▶ _The problem_
Set down exactly the lines of the listing below, please, beginning with the first and ending with the line that holds "SENSOR_WIDTH = 36".
========================
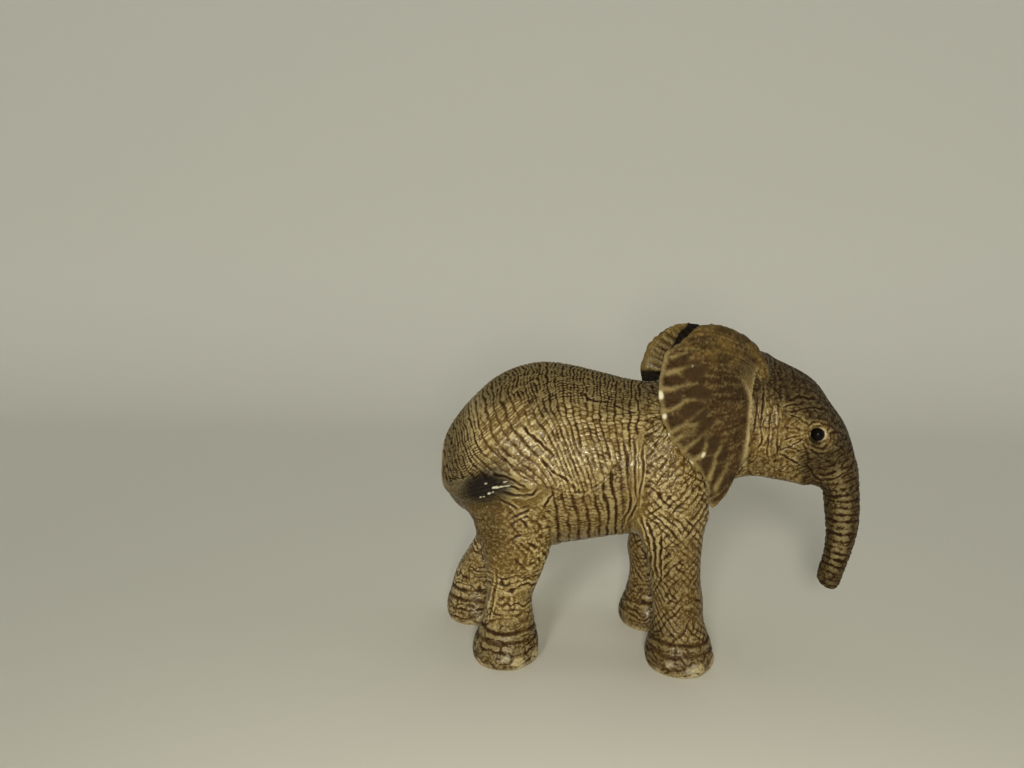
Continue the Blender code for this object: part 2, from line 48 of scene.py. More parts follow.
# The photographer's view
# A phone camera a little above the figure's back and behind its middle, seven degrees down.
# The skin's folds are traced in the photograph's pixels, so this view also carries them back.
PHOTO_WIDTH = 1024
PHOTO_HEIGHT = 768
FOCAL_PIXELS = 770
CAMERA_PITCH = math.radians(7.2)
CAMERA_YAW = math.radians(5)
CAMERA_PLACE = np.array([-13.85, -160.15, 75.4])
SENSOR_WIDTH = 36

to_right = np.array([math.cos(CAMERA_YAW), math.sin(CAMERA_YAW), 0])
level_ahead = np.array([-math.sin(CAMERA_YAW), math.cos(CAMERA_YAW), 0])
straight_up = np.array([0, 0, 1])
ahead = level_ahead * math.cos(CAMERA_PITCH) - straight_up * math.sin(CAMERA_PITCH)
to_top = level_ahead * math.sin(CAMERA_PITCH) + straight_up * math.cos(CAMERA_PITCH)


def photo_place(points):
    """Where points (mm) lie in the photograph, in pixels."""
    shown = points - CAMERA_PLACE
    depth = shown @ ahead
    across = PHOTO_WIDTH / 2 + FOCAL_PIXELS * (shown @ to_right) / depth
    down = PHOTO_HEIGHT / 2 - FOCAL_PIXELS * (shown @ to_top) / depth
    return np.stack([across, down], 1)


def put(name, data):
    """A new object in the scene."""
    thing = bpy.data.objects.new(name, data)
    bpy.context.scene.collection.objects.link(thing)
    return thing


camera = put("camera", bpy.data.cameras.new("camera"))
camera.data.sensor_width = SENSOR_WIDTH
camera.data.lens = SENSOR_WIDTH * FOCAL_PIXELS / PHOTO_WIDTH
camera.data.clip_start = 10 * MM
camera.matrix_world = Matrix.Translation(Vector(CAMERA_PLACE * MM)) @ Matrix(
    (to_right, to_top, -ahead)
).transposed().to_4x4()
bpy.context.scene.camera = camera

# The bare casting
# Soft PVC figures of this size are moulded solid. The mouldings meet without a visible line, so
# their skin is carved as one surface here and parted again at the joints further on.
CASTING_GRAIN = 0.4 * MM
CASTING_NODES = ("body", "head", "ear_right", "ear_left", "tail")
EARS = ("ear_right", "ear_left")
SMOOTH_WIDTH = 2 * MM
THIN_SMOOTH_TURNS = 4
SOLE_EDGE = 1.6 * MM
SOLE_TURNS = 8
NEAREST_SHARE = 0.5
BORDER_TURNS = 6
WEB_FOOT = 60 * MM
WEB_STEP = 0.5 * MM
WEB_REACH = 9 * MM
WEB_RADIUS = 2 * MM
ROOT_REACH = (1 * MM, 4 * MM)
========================
▶ _Expected output_
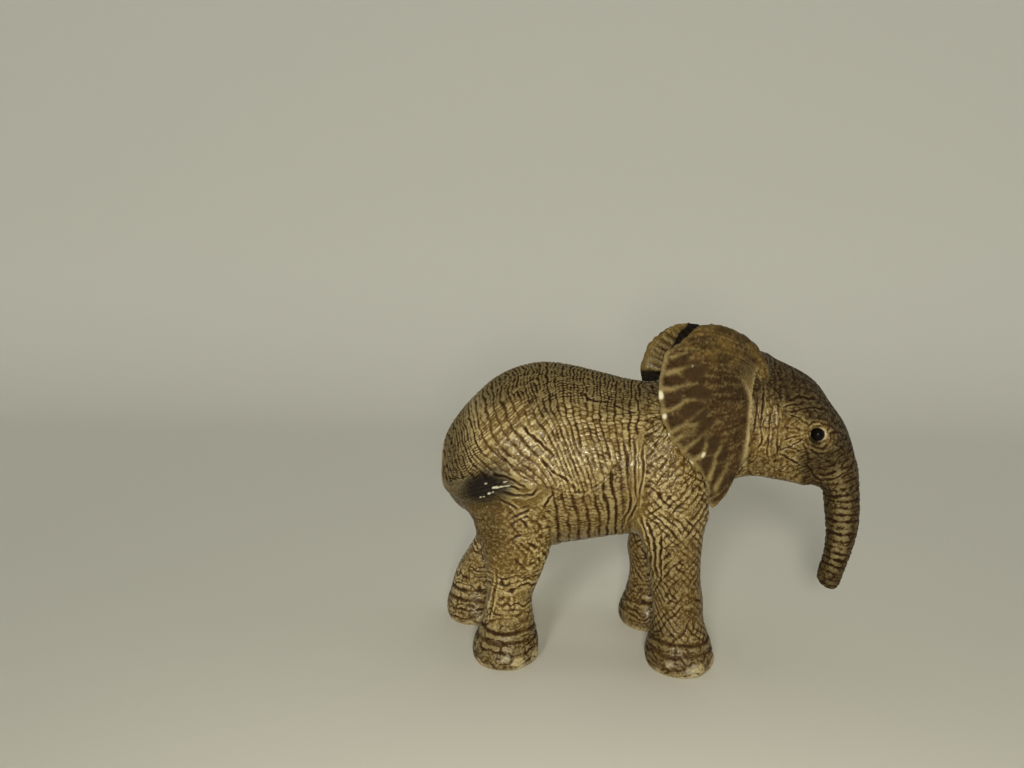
Continue the Blender code for this object: part 2, from line 48 of scene.py. More parts follow.
# The photographer's view
# A phone camera a little above the figure's back and behind its middle, seven degrees down.
# The skin's folds are traced in the photograph's pixels, so this view also carries them back.
PHOTO_WIDTH = 1024
PHOTO_HEIGHT = 768
FOCAL_PIXELS = 770
CAMERA_PITCH = math.radians(7.2)
CAMERA_YAW = math.radians(5)
CAMERA_PLACE = np.array([-13.85, -160.15, 75.4])
SENSOR_WIDTH = 36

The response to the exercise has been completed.